Return each line that holds the word "Vector".

(3D code data)
------------------------------

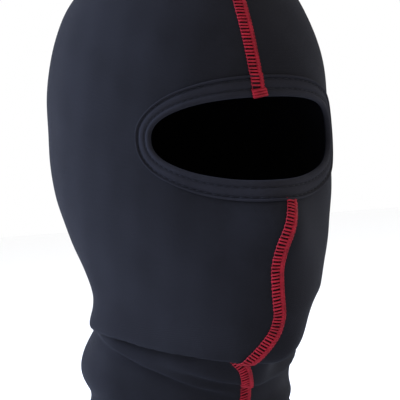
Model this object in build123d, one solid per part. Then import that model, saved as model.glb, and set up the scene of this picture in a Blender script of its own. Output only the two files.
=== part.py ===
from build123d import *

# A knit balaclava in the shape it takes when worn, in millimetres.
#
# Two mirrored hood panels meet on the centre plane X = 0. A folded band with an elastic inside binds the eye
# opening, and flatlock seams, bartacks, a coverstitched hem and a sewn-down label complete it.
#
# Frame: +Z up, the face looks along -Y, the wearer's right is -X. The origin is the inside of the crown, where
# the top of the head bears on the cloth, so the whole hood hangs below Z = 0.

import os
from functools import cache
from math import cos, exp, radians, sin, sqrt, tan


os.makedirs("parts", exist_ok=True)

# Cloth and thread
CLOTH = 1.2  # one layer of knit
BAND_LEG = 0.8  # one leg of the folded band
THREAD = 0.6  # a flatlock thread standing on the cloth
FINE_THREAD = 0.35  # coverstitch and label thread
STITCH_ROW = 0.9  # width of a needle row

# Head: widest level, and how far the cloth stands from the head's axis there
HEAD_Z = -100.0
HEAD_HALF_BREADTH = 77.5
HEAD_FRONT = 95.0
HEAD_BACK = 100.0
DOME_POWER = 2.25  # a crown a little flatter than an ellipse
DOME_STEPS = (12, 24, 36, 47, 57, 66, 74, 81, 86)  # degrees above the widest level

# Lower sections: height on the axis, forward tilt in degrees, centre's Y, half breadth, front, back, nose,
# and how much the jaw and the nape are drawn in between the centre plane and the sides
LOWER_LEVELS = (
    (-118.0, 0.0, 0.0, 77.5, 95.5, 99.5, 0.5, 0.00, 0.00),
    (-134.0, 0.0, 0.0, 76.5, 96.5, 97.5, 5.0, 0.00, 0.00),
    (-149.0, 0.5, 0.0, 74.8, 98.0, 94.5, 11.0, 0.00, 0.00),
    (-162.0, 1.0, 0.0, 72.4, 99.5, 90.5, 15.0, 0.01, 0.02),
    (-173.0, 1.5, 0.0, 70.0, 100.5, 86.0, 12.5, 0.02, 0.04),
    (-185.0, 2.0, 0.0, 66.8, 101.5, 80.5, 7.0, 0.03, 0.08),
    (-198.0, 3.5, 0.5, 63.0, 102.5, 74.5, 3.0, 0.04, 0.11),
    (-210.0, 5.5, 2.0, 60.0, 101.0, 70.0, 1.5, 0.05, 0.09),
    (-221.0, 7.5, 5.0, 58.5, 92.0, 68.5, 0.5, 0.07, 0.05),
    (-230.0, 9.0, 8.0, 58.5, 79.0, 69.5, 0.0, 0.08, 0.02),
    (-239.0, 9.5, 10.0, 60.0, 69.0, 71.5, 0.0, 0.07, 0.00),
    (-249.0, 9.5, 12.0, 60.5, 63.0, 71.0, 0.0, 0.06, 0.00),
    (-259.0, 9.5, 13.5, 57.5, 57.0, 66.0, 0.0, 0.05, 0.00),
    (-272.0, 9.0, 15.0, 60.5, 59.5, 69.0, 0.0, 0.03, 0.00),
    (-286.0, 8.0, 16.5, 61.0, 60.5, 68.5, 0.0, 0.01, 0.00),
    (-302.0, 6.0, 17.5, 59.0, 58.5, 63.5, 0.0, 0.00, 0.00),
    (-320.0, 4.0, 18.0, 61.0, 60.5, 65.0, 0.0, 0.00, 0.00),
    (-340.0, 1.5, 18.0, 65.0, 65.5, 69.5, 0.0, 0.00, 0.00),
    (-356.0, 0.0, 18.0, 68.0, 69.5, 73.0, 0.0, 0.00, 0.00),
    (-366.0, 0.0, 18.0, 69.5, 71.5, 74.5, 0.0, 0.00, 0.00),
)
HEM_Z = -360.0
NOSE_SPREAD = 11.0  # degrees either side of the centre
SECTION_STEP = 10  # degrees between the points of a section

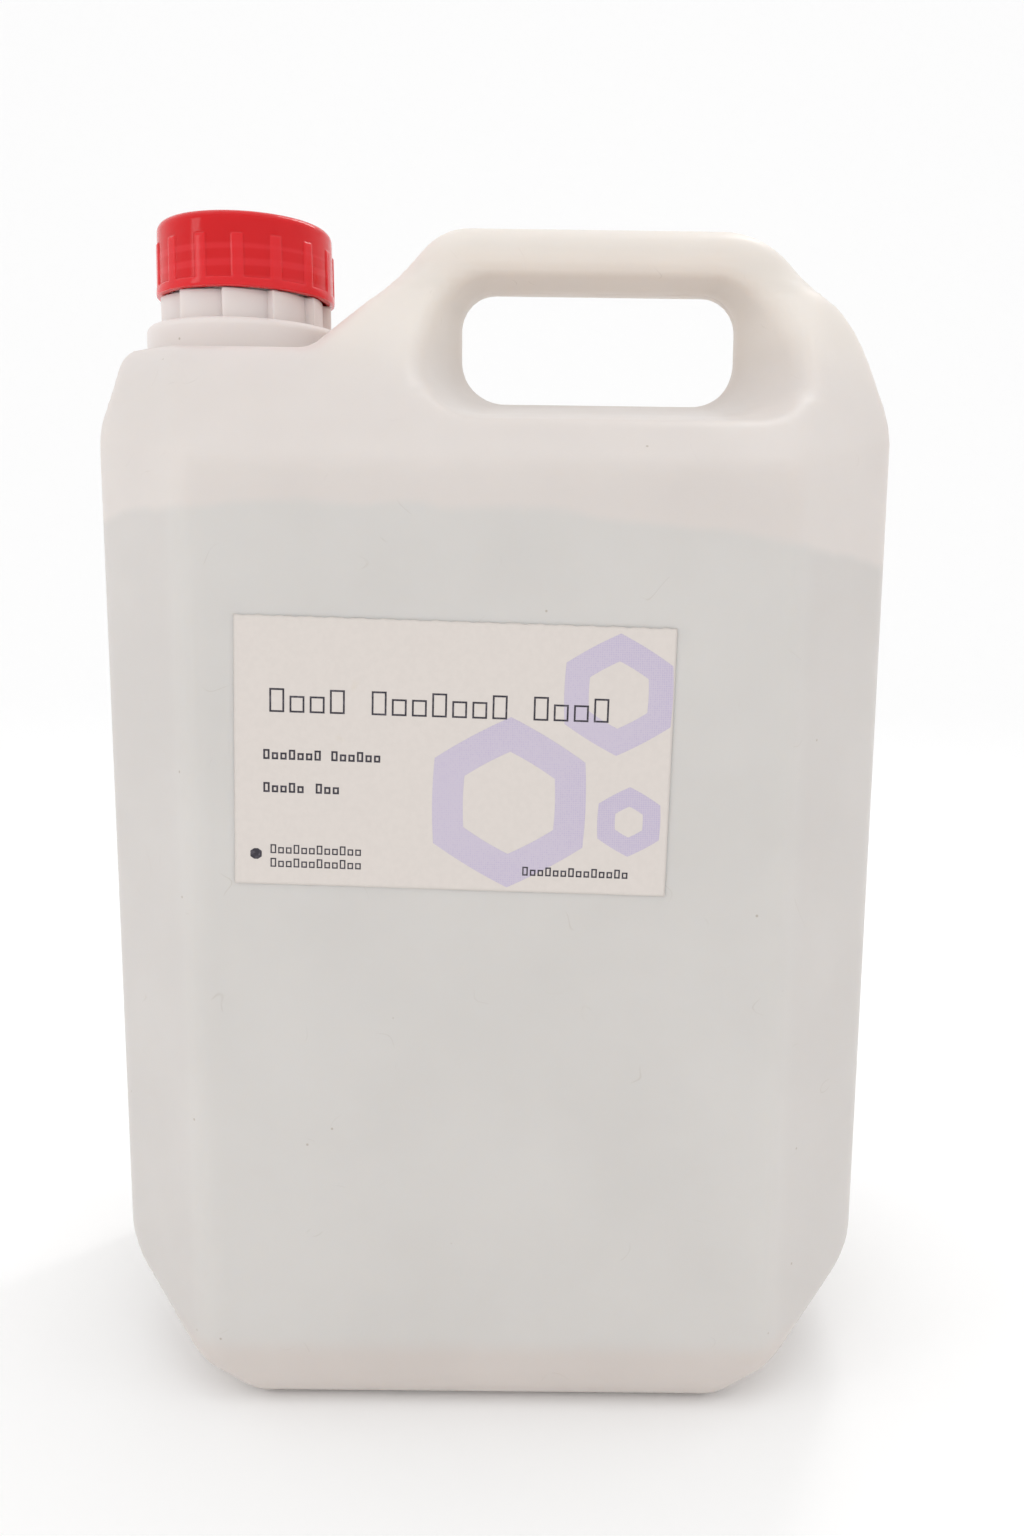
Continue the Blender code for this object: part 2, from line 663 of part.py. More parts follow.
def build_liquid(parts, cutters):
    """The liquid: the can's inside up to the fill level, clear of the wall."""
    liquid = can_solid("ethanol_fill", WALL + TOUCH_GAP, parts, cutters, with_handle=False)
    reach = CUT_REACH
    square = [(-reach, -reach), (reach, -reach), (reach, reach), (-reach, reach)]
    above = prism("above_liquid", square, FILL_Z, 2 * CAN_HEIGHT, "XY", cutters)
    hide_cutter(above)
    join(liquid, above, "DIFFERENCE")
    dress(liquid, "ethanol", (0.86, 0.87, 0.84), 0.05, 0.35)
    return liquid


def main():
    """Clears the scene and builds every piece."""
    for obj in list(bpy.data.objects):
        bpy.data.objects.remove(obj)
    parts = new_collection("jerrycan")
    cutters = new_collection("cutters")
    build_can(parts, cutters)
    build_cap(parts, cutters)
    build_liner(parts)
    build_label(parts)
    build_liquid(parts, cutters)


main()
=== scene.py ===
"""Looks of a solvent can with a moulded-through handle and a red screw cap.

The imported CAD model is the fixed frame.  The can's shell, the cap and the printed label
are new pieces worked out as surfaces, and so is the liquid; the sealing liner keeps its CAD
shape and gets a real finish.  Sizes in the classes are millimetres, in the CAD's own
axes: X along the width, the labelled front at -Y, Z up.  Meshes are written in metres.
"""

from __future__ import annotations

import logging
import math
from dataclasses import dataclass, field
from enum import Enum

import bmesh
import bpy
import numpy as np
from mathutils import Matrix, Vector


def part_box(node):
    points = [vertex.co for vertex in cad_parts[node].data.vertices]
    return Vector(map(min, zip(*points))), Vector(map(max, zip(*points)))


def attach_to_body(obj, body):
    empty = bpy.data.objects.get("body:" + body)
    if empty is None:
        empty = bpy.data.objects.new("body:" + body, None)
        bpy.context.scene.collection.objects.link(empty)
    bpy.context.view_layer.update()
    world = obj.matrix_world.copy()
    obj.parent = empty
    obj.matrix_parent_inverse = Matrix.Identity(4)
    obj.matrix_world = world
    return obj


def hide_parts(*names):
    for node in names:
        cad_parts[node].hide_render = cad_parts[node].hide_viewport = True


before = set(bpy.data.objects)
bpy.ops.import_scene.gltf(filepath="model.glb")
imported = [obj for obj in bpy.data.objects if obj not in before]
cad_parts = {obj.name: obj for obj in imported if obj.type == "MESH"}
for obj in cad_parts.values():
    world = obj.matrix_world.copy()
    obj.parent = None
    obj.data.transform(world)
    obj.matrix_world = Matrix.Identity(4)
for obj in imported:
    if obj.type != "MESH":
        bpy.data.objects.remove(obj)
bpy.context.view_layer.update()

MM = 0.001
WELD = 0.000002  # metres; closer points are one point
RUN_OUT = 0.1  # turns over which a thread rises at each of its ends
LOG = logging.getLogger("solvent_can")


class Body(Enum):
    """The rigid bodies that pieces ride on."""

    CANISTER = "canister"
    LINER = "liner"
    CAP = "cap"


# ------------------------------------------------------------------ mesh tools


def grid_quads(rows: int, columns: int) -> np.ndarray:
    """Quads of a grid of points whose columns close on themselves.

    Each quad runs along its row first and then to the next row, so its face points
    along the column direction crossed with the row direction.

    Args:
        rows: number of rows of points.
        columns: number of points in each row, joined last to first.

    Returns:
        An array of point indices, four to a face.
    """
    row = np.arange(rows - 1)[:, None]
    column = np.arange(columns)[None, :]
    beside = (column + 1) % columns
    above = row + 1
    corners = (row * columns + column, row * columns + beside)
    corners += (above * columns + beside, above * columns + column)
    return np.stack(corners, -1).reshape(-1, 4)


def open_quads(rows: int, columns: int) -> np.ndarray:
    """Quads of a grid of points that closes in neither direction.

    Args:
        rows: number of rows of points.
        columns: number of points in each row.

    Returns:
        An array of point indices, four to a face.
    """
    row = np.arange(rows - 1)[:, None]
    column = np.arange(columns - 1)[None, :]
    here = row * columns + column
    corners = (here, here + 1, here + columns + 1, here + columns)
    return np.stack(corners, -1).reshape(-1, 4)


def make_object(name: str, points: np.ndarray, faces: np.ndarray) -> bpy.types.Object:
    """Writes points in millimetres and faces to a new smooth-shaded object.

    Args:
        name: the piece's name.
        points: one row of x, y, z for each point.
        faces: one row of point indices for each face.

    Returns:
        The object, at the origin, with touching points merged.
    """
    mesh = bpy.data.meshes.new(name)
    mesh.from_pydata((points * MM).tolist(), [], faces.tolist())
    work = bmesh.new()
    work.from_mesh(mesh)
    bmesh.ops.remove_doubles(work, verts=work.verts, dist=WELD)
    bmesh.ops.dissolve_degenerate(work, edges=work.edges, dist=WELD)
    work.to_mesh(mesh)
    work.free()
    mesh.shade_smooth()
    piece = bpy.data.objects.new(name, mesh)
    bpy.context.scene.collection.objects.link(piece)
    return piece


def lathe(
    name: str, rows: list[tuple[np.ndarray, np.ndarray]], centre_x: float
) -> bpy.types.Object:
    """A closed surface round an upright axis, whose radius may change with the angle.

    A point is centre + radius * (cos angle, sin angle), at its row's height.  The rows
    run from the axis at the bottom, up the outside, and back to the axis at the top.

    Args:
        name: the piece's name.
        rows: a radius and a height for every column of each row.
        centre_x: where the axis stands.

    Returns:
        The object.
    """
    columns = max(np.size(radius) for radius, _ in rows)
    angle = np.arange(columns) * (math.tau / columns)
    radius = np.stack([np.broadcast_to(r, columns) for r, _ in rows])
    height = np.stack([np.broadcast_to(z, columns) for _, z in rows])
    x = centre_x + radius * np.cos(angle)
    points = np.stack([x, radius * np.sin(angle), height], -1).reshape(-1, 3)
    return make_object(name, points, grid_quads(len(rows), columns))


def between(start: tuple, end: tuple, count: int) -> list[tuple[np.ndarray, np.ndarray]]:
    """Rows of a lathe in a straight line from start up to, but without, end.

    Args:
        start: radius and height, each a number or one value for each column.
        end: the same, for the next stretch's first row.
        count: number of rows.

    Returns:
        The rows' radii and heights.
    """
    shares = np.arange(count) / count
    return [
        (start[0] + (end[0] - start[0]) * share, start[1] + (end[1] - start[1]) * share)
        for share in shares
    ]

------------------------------

EXPECTED ANSWER:
from mathutils import Matrix, Vector
    return Vector(map(min, zip(*points))), Vector(map(max, zip(*points)))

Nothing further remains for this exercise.